MATERIAL FOR THIS EXERCISE:
★ ★ ★

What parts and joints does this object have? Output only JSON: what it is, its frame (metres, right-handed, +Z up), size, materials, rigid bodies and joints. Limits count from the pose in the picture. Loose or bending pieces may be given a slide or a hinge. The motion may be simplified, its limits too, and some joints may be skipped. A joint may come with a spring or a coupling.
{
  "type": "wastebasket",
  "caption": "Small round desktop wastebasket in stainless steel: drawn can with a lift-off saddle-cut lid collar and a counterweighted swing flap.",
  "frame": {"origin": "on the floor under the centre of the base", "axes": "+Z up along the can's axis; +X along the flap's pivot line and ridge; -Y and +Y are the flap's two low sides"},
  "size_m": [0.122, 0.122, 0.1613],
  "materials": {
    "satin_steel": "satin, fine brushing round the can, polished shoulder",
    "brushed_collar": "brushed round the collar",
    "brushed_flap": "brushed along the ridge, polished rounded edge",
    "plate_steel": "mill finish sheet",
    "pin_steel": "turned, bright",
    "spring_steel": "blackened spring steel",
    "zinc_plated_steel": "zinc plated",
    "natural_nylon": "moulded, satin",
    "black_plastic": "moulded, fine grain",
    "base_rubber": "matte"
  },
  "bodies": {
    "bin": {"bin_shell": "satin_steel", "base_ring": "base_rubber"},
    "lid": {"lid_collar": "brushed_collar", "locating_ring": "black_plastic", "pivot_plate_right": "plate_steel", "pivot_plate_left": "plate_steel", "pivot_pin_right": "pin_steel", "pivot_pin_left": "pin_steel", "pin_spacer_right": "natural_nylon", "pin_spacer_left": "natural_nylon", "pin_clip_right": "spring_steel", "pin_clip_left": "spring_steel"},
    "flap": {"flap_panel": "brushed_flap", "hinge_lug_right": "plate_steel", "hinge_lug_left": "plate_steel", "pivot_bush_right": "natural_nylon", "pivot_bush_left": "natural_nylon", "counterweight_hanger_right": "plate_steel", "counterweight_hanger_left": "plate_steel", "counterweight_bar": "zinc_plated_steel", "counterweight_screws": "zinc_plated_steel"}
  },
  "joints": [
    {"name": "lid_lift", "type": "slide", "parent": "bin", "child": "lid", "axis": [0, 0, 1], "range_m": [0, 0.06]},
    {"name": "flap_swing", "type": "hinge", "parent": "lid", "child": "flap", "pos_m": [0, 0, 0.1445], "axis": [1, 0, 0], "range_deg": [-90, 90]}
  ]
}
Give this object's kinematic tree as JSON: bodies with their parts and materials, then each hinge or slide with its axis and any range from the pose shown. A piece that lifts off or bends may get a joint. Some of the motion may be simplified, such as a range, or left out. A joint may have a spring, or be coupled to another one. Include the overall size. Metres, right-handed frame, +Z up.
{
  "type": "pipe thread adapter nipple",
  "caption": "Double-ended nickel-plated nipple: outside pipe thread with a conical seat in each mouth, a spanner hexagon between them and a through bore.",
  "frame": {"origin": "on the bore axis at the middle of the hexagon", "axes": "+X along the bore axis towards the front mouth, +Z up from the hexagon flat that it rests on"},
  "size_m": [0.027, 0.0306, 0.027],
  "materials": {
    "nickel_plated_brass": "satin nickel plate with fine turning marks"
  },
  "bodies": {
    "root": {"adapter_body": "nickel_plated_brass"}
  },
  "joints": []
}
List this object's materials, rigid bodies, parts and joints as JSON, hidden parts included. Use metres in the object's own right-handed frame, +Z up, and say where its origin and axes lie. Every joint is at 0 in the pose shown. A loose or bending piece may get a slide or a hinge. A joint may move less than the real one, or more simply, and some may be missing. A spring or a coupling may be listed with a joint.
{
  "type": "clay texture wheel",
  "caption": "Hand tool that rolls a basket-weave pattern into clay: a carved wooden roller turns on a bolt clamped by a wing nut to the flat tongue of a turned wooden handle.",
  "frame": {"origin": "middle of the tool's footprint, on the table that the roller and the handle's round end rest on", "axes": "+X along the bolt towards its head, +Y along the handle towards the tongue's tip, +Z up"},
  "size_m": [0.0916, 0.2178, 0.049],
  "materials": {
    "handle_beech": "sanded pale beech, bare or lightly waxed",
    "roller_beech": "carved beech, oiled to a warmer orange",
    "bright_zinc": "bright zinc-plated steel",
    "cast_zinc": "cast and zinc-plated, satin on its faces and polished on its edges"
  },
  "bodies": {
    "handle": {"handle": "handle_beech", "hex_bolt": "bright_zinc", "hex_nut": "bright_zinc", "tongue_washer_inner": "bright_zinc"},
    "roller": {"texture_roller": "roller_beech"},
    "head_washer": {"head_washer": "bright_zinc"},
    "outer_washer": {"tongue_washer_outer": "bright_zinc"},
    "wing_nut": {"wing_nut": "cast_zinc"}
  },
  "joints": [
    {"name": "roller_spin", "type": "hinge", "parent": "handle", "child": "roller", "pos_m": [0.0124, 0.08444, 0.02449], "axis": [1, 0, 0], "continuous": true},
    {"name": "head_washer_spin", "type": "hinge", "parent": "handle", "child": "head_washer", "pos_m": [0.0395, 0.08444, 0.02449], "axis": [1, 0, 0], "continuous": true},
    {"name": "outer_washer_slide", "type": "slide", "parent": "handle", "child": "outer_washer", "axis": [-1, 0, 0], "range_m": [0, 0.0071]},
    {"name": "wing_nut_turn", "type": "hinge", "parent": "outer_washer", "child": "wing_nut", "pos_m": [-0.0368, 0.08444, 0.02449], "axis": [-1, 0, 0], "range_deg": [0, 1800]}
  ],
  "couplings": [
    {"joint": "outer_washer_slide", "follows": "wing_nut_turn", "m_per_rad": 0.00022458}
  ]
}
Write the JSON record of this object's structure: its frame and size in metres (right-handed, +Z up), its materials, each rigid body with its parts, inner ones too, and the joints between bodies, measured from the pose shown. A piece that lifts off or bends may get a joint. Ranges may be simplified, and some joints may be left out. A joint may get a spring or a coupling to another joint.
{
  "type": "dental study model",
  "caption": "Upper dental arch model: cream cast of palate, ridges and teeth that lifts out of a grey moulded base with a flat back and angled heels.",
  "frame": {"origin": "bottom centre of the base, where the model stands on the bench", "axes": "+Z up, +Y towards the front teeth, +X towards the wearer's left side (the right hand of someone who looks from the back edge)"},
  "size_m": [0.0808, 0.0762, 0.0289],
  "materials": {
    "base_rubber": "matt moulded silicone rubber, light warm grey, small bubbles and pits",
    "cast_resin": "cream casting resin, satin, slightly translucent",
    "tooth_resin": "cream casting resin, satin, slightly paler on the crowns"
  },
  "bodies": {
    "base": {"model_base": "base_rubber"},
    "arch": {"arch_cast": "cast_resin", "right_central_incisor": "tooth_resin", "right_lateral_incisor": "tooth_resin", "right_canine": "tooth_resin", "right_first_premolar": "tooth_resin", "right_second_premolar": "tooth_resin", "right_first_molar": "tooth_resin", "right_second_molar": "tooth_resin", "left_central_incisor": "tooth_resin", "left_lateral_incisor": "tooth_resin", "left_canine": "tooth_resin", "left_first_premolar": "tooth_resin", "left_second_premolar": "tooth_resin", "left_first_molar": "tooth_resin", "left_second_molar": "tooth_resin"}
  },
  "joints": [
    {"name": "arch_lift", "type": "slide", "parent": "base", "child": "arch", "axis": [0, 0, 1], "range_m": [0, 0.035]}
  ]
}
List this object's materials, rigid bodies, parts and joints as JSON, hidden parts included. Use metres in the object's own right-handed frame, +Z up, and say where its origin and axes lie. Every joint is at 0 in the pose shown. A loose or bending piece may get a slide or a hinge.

★ ★ ★

EXERCISE INSTRUCTIONS:
Transcribe the whole listing exactly.

ANSWER FOR THIS EXERCISE:
What parts and joints does this object have? Output only JSON: what it is, its frame (metres, right-handed, +Z up), size, materials, rigid bodies and joints. Limits count from the pose in the picture. Loose or bending pieces may be given a slide or a hinge. The motion may be simplified, its limits too, and some joints may be skipped. A joint may come with a spring or a coupling.
{
  "type": "wastebasket",
  "caption": "Small round desktop wastebasket in stainless steel: drawn can with a lift-off saddle-cut lid collar and a counterweighted swing flap.",
  "frame": {"origin": "on the floor under the centre of the base", "axes": "+Z up along the can's axis; +X along the flap's pivot line and ridge; -Y and +Y are the flap's two low sides"},
  "size_m": [0.122, 0.122, 0.1613],
  "materials": {
    "satin_steel": "satin, fine brushing round the can, polished shoulder",
    "brushed_collar": "brushed round the collar",
    "brushed_flap": "brushed along the ridge, polished rounded edge",
    "plate_steel": "mill finish sheet",
    "pin_steel": "turned, bright",
    "spring_steel": "blackened spring steel",
    "zinc_plated_steel": "zinc plated",
    "natural_nylon": "moulded, satin",
    "black_plastic": "moulded, fine grain",
    "base_rubber": "matte"
  },
  "bodies": {
    "bin": {"bin_shell": "satin_steel", "base_ring": "base_rubber"},
    "lid": {"lid_collar": "brushed_collar", "locating_ring": "black_plastic", "pivot_plate_right": "plate_steel", "pivot_plate_left": "plate_steel", "pivot_pin_right": "pin_steel", "pivot_pin_left": "pin_steel", "pin_spacer_right": "natural_nylon", "pin_spacer_left": "natural_nylon", "pin_clip_right": "spring_steel", "pin_clip_left": "spring_steel"},
    "flap": {"flap_panel": "brushed_flap", "hinge_lug_right": "plate_steel", "hinge_lug_left": "plate_steel", "pivot_bush_right": "natural_nylon", "pivot_bush_left": "natural_nylon", "counterweight_hanger_right": "plate_steel", "counterweight_hanger_left": "plate_steel", "counterweight_bar": "zinc_plated_steel", "counterweight_screws": "zinc_plated_steel"}
  },
  "joints": [
    {"name": "lid_lift", "type": "slide", "parent": "bin", "child": "lid", "axis": [0, 0, 1], "range_m": [0, 0.06]},
    {"name": "flap_swing", "type": "hinge", "parent": "lid", "child": "flap", "pos_m": [0, 0, 0.1445], "axis": [1, 0, 0], "range_deg": [-90, 90]}
  ]
}
Give this object's kinematic tree as JSON: bodies with their parts and materials, then each hinge or slide with its axis and any range from the pose shown. A piece that lifts off or bends may get a joint. Some of the motion may be simplified, such as a range, or left out. A joint may have a spring, or be coupled to another one. Include the overall size. Metres, right-handed frame, +Z up.
{
  "type": "pipe thread adapter nipple",
  "caption": "Double-ended nickel-plated nipple: outside pipe thread with a conical seat in each mouth, a spanner hexagon between them and a through bore.",
  "frame": {"origin": "on the bore axis at the middle of the hexagon", "axes": "+X along the bore axis towards the front mouth, +Z up from the hexagon flat that it rests on"},
  "size_m": [0.027, 0.0306, 0.027],
  "materials": {
    "nickel_plated_brass": "satin nickel plate with fine turning marks"
  },
  "bodies": {
    "root": {"adapter_body": "nickel_plated_brass"}
  },
  "joints": []
}
List this object's materials, rigid bodies, parts and joints as JSON, hidden parts included. Use metres in the object's own right-handed frame, +Z up, and say where its origin and axes lie. Every joint is at 0 in the pose shown. A loose or bending piece may get a slide or a hinge. A joint may move less than the real one, or more simply, and some may be missing. A spring or a coupling may be listed with a joint.
{
  "type": "clay texture wheel",
  "caption": "Hand tool that rolls a basket-weave pattern into clay: a carved wooden roller turns on a bolt clamped by a wing nut to the flat tongue of a turned wooden handle.",
  "frame": {"origin": "middle of the tool's footprint, on the table that the roller and the handle's round end rest on", "axes": "+X along the bolt towards its head, +Y along the handle towards the tongue's tip, +Z up"},
  "size_m": [0.0916, 0.2178, 0.049],
  "materials": {
    "handle_beech": "sanded pale beech, bare or lightly waxed",
    "roller_beech": "carved beech, oiled to a warmer orange",
    "bright_zinc": "bright zinc-plated steel",
    "cast_zinc": "cast and zinc-plated, satin on its faces and polished on its edges"
  },
  "bodies": {
    "handle": {"handle": "handle_beech", "hex_bolt": "bright_zinc", "hex_nut": "bright_zinc", "tongue_washer_inner": "bright_zinc"},
    "roller": {"texture_roller": "roller_beech"},
    "head_washer": {"head_washer": "bright_zinc"},
    "outer_washer": {"tongue_washer_outer": "bright_zinc"},
    "wing_nut": {"wing_nut": "cast_zinc"}
  },
  "joints": [
    {"name": "roller_spin", "type": "hinge", "parent": "handle", "child": "roller", "pos_m": [0.0124, 0.08444, 0.02449], "axis": [1, 0, 0], "continuous": true},
    {"name": "head_washer_spin", "type": "hinge", "parent": "handle", "child": "head_washer", "pos_m": [0.0395, 0.08444, 0.02449], "axis": [1, 0, 0], "continuous": true},
    {"name": "outer_washer_slide", "type": "slide", "parent": "handle", "child": "outer_washer", "axis": [-1, 0, 0], "range_m": [0, 0.0071]},
    {"name": "wing_nut_turn", "type": "hinge", "parent": "outer_washer", "child": "wing_nut", "pos_m": [-0.0368, 0.08444, 0.02449], "axis": [-1, 0, 0], "range_deg": [0, 1800]}
  ],
  "couplings": [
    {"joint": "outer_washer_slide", "follows": "wing_nut_turn", "m_per_rad": 0.00022458}
  ]
}
Write the JSON record of this object's structure: its frame and size in metres (right-handed, +Z up), its materials, each rigid body with its parts, inner ones too, and the joints between bodies, measured from the pose shown. A piece that lifts off or bends may get a joint. Ranges may be simplified, and some joints may be left out. A joint may get a spring or a coupling to another joint.
{
  "type": "dental study model",
  "caption": "Upper dental arch model: cream cast of palate, ridges and teeth that lifts out of a grey moulded base with a flat back and angled heels.",
  "frame": {"origin": "bottom centre of the base, where the model stands on the bench", "axes": "+Z up, +Y towards the front teeth, +X towards the wearer's left side (the right hand of someone who looks from the back edge)"},
  "size_m": [0.0808, 0.0762, 0.0289],
  "materials": {
    "base_rubber": "matt moulded silicone rubber, light warm grey, small bubbles and pits",
    "cast_resin": "cream casting resin, satin, slightly translucent",
    "tooth_resin": "cream casting resin, satin, slightly paler on the crowns"
  },
  "bodies": {
    "base": {"model_base": "base_rubber"},
    "arch": {"arch_cast": "cast_resin", "right_central_incisor": "tooth_resin", "right_lateral_incisor": "tooth_resin", "right_canine": "tooth_resin", "right_first_premolar": "tooth_resin", "right_second_premolar": "tooth_resin", "right_first_molar": "tooth_resin", "right_second_molar": "tooth_resin", "left_central_incisor": "tooth_resin", "left_lateral_incisor": "tooth_resin", "left_canine": "tooth_resin", "left_first_premolar": "tooth_resin", "left_second_premolar": "tooth_resin", "left_first_molar": "tooth_resin", "left_second_molar": "tooth_resin"}
  },
  "joints": [
    {"name": "arch_lift", "type": "slide", "parent": "base", "child": "arch", "axis": [0, 0, 1], "range_m": [0, 0.035]}
  ]
}
List this object's materials, rigid bodies, parts and joints as JSON, hidden parts included. Use metres in the object's own right-handed frame, +Z up, and say where its origin and axes lie. Every joint is at 0 in the pose shown. A loose or bending piece may get a slide or a hinge.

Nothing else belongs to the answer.